Identify the lines that contain the word "hinge" and copy each one.

--- DATA TO USE ---
----
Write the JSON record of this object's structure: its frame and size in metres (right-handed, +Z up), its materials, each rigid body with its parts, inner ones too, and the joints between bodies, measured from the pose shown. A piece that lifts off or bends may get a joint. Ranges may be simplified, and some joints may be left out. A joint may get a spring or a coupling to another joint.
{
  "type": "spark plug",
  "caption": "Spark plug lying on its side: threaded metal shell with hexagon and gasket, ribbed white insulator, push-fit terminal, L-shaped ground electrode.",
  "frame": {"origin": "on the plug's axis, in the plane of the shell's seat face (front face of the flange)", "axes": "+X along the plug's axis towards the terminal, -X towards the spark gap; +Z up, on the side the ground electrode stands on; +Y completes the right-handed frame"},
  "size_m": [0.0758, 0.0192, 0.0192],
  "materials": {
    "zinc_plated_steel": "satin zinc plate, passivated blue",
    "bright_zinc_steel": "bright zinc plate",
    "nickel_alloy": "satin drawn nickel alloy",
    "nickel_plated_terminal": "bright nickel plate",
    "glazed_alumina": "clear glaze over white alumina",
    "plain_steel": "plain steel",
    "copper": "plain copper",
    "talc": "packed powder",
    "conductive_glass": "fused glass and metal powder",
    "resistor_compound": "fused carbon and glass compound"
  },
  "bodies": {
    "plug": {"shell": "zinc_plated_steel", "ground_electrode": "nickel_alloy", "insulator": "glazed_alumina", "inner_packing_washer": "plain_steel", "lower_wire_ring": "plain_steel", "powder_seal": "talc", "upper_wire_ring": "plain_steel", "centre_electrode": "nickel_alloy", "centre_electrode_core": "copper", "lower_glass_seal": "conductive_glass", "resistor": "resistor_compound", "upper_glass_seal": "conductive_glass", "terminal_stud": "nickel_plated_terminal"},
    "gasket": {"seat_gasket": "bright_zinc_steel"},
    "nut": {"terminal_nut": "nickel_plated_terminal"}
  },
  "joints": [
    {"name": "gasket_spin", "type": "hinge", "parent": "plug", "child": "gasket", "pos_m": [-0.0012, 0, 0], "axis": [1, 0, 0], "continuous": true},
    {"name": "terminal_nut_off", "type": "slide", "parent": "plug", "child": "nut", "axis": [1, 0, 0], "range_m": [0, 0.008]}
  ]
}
----
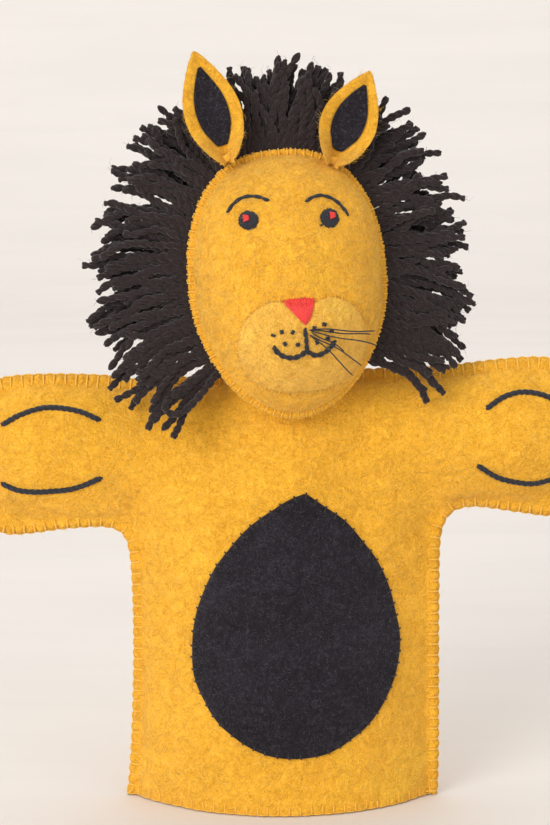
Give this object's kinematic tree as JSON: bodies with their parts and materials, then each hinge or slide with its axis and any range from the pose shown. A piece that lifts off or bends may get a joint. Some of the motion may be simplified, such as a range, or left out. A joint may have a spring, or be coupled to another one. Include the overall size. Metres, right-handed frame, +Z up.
----
--- WRITTEN REPLY ---
    {"name": "gasket_spin", "type": "hinge", "parent": "plug", "child": "gasket", "pos_m": [-0.0012, 0, 0], "axis": [1, 0, 0], "continuous": true},
Give this object's kinematic tree as JSON: bodies with their parts and materials, then each hinge or slide with its axis and any range from the pose shown. A piece that lifts off or bends may get a joint. Some of the motion may be simplified, such as a range, or left out. A joint may have a spring, or be coupled to another one. Include the overall size. Metres, right-handed frame, +Z up.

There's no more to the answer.